佐藤 防衛大学校もそうです。そして学期ごとに教師が交代で住むことを提案しているのですが、これには難色を示す先生方が多い。

出口 本当はそのほうがいいですね。

佐藤 モスクワ大学がそうです。またオックスフォードやケンブリッジのカレッジでもそうなっている。

出口 ディーン(学部長)が同じキャンパスに住んで、晩ご飯を一緒に食べるんですよね。

佐藤 食事をともにとることは非常に重要だと思います。さらには小さなセミナールームをたくさん作って、24時間勉強できる体制にもしたいと思っています。

出口 それはいいですね。そこに大学の本質的な部分があると思います。APUは、このコロナ禍でたぶん日本で一番最初にオンライン授業の仕組みを整えた学校です。帰国した学生が戻ってこられないとすぐわかりましたから、2月にZoomと契約し、同時にWi-Fiのない学生には機器を貸与しました。そして5月から授業を再開した。ただ、どれだけ技術が進んでもオンライン授業は視覚と聴覚による学びです。

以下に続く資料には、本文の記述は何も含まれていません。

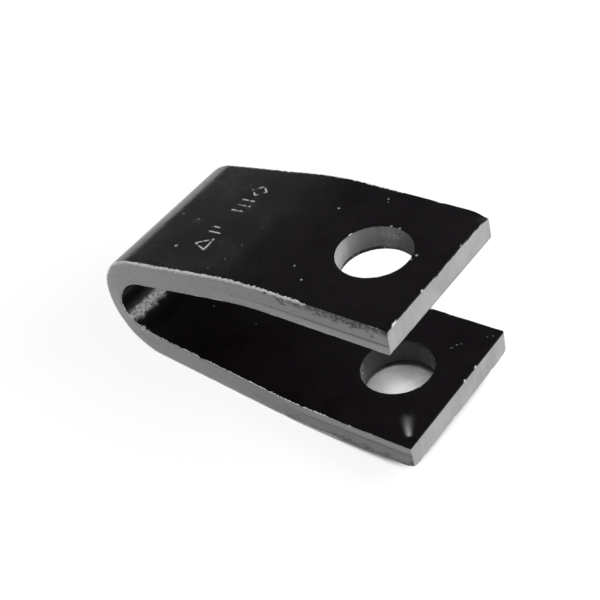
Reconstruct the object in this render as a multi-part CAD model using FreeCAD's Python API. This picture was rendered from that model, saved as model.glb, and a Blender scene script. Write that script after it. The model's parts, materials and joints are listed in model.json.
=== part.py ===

佐藤 一緒に同じ場所で学ぶことは視覚と聴覚だけでは代替できません。

出口 人間は肉体を持って3次元の世界に生きている。2次元の空間ですべては再現できない。僕は、大学は場所のビジネスだと思っています。そのプラスアルファがものすごく大きい。

佐藤 まさにトポスですね。ただの場所ではなく。そこから議論や話題が始まる場所です。

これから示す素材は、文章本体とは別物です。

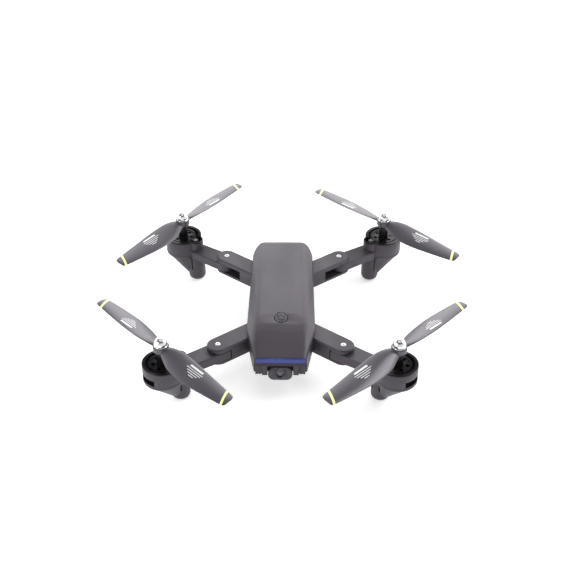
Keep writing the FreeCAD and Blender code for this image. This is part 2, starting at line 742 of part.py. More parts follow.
def make_camera_body():
    face = round_wire([
        (CAM_HALF, 17.6, 4.1),
        (CAM_HALF, 26.4, 4.0),
        (-CAM_HALF, 26.4, 4.0),
        (-CAM_HALF, 17.6, 4.1),
    ], lambda p: Vector(p.x, CAM_FRONT, p.y))
    body = Part.Face(face).extrude(Vector(0, CAM_DEPTH, 0))
    for y, radius in ((CAM_FRONT, 1.1), (CAM_FRONT + CAM_DEPTH, 2.0)):
        rim = []
        for edge in body.Edges:
            bounds = edge.BoundBox
            if abs(bounds.YMin - y) < 0.01 and abs(bounds.YMax - y) < 0.01:
                rim.append(edge)
        body = body.makeFillet(radius, rim)
    body = body.fuse(bar_x(CAM_Y, CAM_Z, 3.4, -6.5, 6.5))
    body = body.fuse(bar_x(CAM_Y, CAM_Z, 1.2, -10.6, 10.6))
    body = body.cut(bar_y(0.0, LENS_Z, 4.1, CAM_FRONT - 1.0, CAM_FRONT + LENS_SINK))
    return body.cut(bar_y(0.0, LENS_Z, 3.0, CAM_FRONT, CAM_FRONT + LENS_SINK + 3.0))


def make_lens_ring():
    """Bezel sunk in the camera's face, with a narrower barrel behind it."""
    seat = CAM_FRONT + LENS_SINK
    bezel = bar_y(0.0, LENS_Z, 3.9, seat - 1.0, seat)
    bezel = bezel.cut(bar_y(0.0, LENS_Z, 2.95, seat - 2.0, seat + 1.0))
    barrel = bar_y(0.0, LENS_Z, 3.0, seat, seat + 3.0)
    barrel = barrel.cut(bar_y(0.0, LENS_Z, 1.9, seat - 1.0, seat + 4.0))
    return bezel.fuse(barrel)


def make_lens_glass():
    seat = CAM_FRONT + LENS_SINK
    dome = Part.makeSphere(5.2, Vector(0, seat + 4.4, LENS_Z))
    return dome.common(bar_y(0.0, LENS_Z, 2.93, seat - 1.5, seat))


def make_key():
    """Power key with an engraved power mark; it flexes about the root of its neck."""
    key = shell().common(key_outline(0.0, TOP_Z - 5.0, TOP_Z + 1.0))
    arc = ring((0, KEY_Y), 2.6, 1.9, TOP_Z - 5.0, TOP_Z + 1.0)
    arc = arc.cut(box(-0.95, 0.95, KEY_Y, KEY_Y + 6.0, TOP_Z - 6.0, TOP_Z + 2.0))
    bar = box(-0.35, 0.35, KEY_Y + 0.2, KEY_Y + 3.6, TOP_Z - 5.0, TOP_Z + 1.0)
    return key.cut(arc.fuse(bar).cut(body_block(0.35)))


def make_battery():
    pack = box(-BATTERY_HALF, BATTERY_HALF, BATTERY_FRONT, BATTERY_REAR, 19.95, 33.1)
    long_edges = []
    for edge in pack.Edges:
        if edge.BoundBox.YLength > 20.0:
            long_edges.append(edge)
    pack = pack.makeFillet(2.0, long_edges)
    return pack.cut(box(-6.0, 6.0, BATTERY_FRONT - 1.0, BATTERY_FRONT + 3.0, 25.0, 31.0))


def make_battery_cap():
    cap = body_block().common(box(-15.9, 15.9, BATTERY_REAR, 70.0, 19.9, CANOPY_Z - 0.3))
    for n in range(3):
        z = 24.0 + 2.2 * n
        cap = cap.cut(box(-7.0, 7.0, 60.2, 70.0, z, z + 1.0))
    return cap


def make_board():
    board = box(-14.0, 14.0, -40.0, 36.0, 34.6, 35.8)
    for x, y in ((11.0, -36.0), (-11.0, -36.0), (11.0, 32.0), (-11.0, 32.0)):
        board = board.cut(post((x, y), 0.7, 30.0, 40.0))
    return board


def make_chips():
    return [
        box(-4.5, 4.5, -12.0, -3.0, 35.8, 36.8),
        box(-9.0, -3.0, 4.0, 10.0, 35.8, 37.2),
        box(3.0, 9.0, 6.0, 12.0, 35.8, 37.0),
        box(-5.0, 5.0, 20.0, 28.0, 35.8, 37.0),
        box(-3.0, 3.0, KEY_Y - 3.0, KEY_Y + 3.0, 35.8, 37.0),
        post((0, KEY_Y), 1.4, 37.0, 37.3),
        box(-5.0, 5.0, BATTERY_FRONT - 3.5, BATTERY_FRONT - 0.3, 24.5, 34.6),
    ]


def make_flow_sensor():
    body = box(-5.4, 5.4, -50.4, -41.6, BELLY_Z + 0.2, BELLY_Z + 2.6)
    for x in (-2.4, 2.4):
        body = body.cut(post((x, -46.0), 1.5, 10.0, BELLY_Z + 0.9))
        body = body.fuse(Part.makeSphere(1.3, Vector(x, -46.0, BELLY_Z + 1.4)).common(
            post((x, -46.0), 2.0, BELLY_Z + 0.3, BELLY_Z + 1.4)))
    return body


def make_pivot_pins():
    pins = []
    for corner in CORNERS.values():
        point = (PIVOT[0] * corner[0], PIVOT[1] * corner[1])
        shank = post(point, PIN_R, CLEVIS_LOW + 0.2, CLEVIS_TOP - 0.7)
        head = post(point, 1.9, CLEVIS_TOP - 0.7, CLEVIS_TOP + 0.1)
        head = head.makeFillet(0.35, edges_at(head, CLEVIS_TOP + 0.1))
        slot = Part.makeCylinder(0.75, 0.6, Vector(point[0], point[1], CLEVIS_TOP - 0.4))
        pins.append(shank.fuse(head).cut(slot))
    return pins


def make_shell_screws():
    screws = []
    for p in screw_points():
        head = post(p, 1.65, BELLY_Z + 0.3, BELLY_Z + 1.2)
        shank = post(p, 0.8, BELLY_Z + 1.2, 29.2)
        cross = box(p[0] - 1.0, p[0] + 1.0, p[1] - 0.25, p[1] + 0.25, 10.0, BELLY_Z + 0.7)
        screws.append(head.fuse(shank).cut(cross).cut(turned(cross, 90.0, p)))
    return screws


# ---------------------------------------------------------------- export
def export(name, shapes):
    if not isinstance(shapes, list):
        shapes = [shapes]
    solids = []
    for shape in shapes:
        solids += shape.Solids
    whole = solids[0] if len(solids) == 1 else Part.makeCompound(solids)
    whole = whole.copy()
    whole.translate(Vector(0, CENTRE_Y, -LEG_LOW))
    if not whole.isValid():
        print("NOT VALID", name)
    if len(solids) != len(shapes):
        print("SOLIDS", name, len(solids), "from", len(shapes))
    whole.exportStep("parts/" + name + ".step")
    print(name, len(solids), round(whole.Volume, 1))


def build():
    skin = shell()
    inner = body_block(WALL)
    arms = all_corners(clevis())
    export("canopy", make_canopy(inner))
    export("upper_frame", make_upper_frame(skin, inner, arms))
    export("bottom_shell", make_bottom_shell(skin, inner, arms))
    export("nose_grille", make_nose())
    export("nose_window", body_block().common(window_slab()))
    export("camera_body", make_camera_body())
    export("camera_lens_ring", make_lens_ring())
    export("camera_glass", make_lens_glass())
    export("power_key", make_key())
    export("main_board", make_board())
    export("board_chips", make_chips())
    export("battery_pack", make_battery())
    export("battery_cap", make_battery_cap())
    export("pivot_pins", make_pivot_pins())
    export("shell_screws", make_shell_screws())
    export("floor_sensor", make_flow_sensor())

    corner_parts = {
        "arm": outer_arm(),
        "leg": leg_cover(),
        "led_lens": led_lens(),
        "gear_base": gear_base(),
        "motor": motor_can(),
        "rotor_shaft": rotor_shaft(),
        "main_gear": main_gear(),
        "pinion": pinion(),
    }
    sleeves = bushings()
    prop_left = propeller()
    prop_right = prop_left.mirror(Vector(0, 0, 0), Vector(0, 1, 0))
    cap = spinner_cap()
    for corner, signs in CORNERS.items():
        for name, shape in corner_parts.items():
            export(name + "_" + corner, mirrored(shape, signs))
        export("bushings_" + corner, [mirrored(s, signs) for s in sleeves])
        prop = turned(prop_left if TURNS_LEFT[corner] else prop_right, BLADE_ANGLE[corner])
        top = cap.copy()
        for shape in (prop, top):
            shape.translate(Vector(HUB[0] * signs[0], HUB[1] * signs[1], 0))
        export("propeller_" + corner, prop)
        export("spinner_cap_" + corner, top)


build()
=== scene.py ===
import json
import math

import bmesh
import bpy
from mathutils import Matrix, Vector


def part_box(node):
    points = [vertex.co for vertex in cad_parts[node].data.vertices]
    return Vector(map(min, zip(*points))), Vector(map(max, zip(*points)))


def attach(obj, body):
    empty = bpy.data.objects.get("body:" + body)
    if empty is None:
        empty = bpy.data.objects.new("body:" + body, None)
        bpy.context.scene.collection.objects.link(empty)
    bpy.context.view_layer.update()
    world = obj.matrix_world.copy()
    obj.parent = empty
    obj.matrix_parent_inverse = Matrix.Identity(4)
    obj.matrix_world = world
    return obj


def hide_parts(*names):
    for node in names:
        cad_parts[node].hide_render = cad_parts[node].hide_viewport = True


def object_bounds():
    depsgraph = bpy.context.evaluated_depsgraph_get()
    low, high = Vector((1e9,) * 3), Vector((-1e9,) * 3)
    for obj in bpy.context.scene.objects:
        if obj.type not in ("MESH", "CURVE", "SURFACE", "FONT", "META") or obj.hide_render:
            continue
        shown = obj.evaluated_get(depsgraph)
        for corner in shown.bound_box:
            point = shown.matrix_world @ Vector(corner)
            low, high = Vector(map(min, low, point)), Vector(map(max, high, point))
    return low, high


# Looks of the folding quadcopter: finishes for the CAD parts, and finer pieces for the
# propellers, caps, screws and camera lens, each in the place of the CAD node it replaces.
# Lengths are in metres; MM turns millimetres into metres.

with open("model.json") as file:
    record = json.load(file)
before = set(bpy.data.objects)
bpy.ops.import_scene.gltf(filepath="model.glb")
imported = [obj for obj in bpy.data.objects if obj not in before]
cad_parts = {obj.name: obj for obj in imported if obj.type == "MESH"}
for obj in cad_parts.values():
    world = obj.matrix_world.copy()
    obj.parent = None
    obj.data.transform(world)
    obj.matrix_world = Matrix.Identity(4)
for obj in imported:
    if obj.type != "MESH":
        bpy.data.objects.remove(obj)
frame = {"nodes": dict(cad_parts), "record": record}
cad_low, cad_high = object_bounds()
nodes = frame["nodes"]

MM = 0.001
CORNERS = ("fl", "fr", "rl", "rr")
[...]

出口 やはり学問はピア・ラーニングというか、お互いに切磋琢磨しながら学ぶことが大切です。そこで思い出されるのは、マケドニアのピィリッポス2世が息子のアレクサンドロス(後のアレクサンドロス大王)を教育する際、大枚をはたいてアリストテレスを家庭教師に呼んできたことです。その時に学校を作って教えさせた。

佐藤 ミエザの学園ですね。

出口 同世代の貴族の子弟を集めて一緒に勉強させている。昔から共に学ぶ重要性がわかっていたんですね。

佐藤 それに20歳前後は、仲間と一緒にやることは、何でも楽しいですよ。麻雀仲間でもサークルでも体育会でも。その一つに勉強仲間もあり、そこにハマればどんどん勉強する。そして、例えば外交官になる勉強会を一緒にやった人たちとは、生涯に亘って関係が続きます。

出口 象徴的だったのは、今回、オンライン授業でもいいから教室に行きたいと学生が言っていることです。誰かが横にいることが大事だとわかっている。キャンパスもアカデメイアもリュケイオンも同じです。みんながいるから頑張れる。